▶ _Aim of the exercise_
Could you write out the opening lines of the data, word for word, stopping after the line that contains "HEAD_NECK = 0.0120"?

▶ _Raw data_
------------------------------------------------
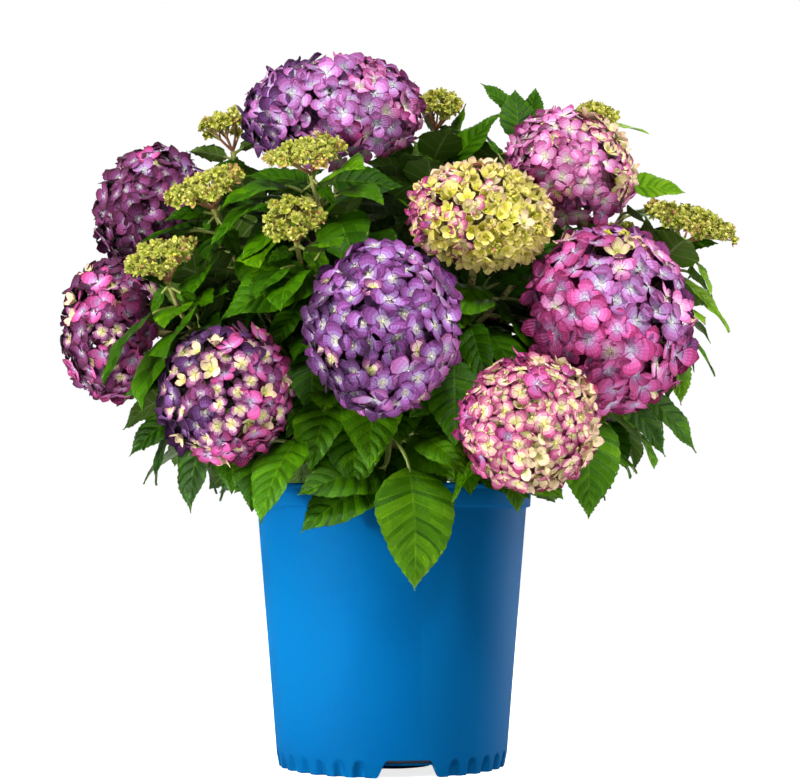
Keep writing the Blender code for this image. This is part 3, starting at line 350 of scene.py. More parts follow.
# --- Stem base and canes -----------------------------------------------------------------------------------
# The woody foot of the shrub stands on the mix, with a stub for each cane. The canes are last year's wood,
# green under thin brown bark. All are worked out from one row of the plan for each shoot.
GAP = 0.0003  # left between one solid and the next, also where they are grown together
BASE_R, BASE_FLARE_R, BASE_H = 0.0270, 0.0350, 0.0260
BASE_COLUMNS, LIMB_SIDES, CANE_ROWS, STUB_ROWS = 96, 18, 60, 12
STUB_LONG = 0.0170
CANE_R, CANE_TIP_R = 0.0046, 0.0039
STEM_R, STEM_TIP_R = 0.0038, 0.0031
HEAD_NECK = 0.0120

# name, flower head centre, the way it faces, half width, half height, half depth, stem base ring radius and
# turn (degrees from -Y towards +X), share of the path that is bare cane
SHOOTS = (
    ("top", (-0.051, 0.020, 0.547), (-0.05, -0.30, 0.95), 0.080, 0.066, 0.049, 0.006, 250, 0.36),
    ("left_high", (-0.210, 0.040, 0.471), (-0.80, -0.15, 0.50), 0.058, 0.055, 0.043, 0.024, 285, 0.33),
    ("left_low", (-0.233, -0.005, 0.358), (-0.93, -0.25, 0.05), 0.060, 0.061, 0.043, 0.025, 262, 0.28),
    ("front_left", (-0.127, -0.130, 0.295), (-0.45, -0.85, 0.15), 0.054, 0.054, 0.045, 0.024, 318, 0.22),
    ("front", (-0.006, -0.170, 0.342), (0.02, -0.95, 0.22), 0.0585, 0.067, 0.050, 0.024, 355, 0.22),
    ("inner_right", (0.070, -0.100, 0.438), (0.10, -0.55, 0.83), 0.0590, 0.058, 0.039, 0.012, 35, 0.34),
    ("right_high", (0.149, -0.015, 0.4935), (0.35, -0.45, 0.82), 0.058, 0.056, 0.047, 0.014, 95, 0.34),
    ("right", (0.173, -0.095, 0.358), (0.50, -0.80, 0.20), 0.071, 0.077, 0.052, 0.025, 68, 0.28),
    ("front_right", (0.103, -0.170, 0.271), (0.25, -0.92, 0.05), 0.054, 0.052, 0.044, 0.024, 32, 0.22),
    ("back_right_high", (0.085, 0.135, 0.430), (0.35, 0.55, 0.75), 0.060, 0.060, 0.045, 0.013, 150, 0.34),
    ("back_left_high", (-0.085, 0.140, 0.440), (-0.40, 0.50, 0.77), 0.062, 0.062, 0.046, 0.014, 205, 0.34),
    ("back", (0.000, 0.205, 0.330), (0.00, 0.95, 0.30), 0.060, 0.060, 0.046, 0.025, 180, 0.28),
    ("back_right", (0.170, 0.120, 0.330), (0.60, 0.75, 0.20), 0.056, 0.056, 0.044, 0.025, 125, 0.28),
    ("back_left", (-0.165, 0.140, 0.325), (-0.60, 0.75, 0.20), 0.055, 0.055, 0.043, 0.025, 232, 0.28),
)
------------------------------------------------
▶ _Finished task_
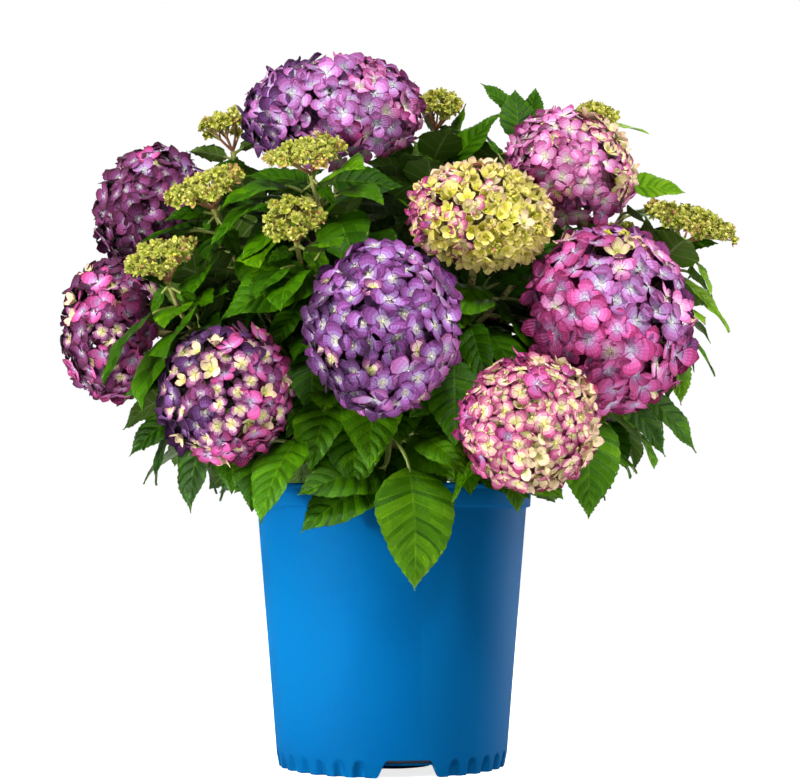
Keep writing the Blender code for this image. This is part 3, starting at line 350 of scene.py. More parts follow.
# --- Stem base and canes -----------------------------------------------------------------------------------
# The woody foot of the shrub stands on the mix, with a stub for each cane. The canes are last year's wood,
# green under thin brown bark. All are worked out from one row of the plan for each shoot.
GAP = 0.0003  # left between one solid and the next, also where they are grown together
BASE_R, BASE_FLARE_R, BASE_H = 0.0270, 0.0350, 0.0260
BASE_COLUMNS, LIMB_SIDES, CANE_ROWS, STUB_ROWS = 96, 18, 60, 12
STUB_LONG = 0.0170
CANE_R, CANE_TIP_R = 0.0046, 0.0039
STEM_R, STEM_TIP_R = 0.0038, 0.0031
HEAD_NECK = 0.0120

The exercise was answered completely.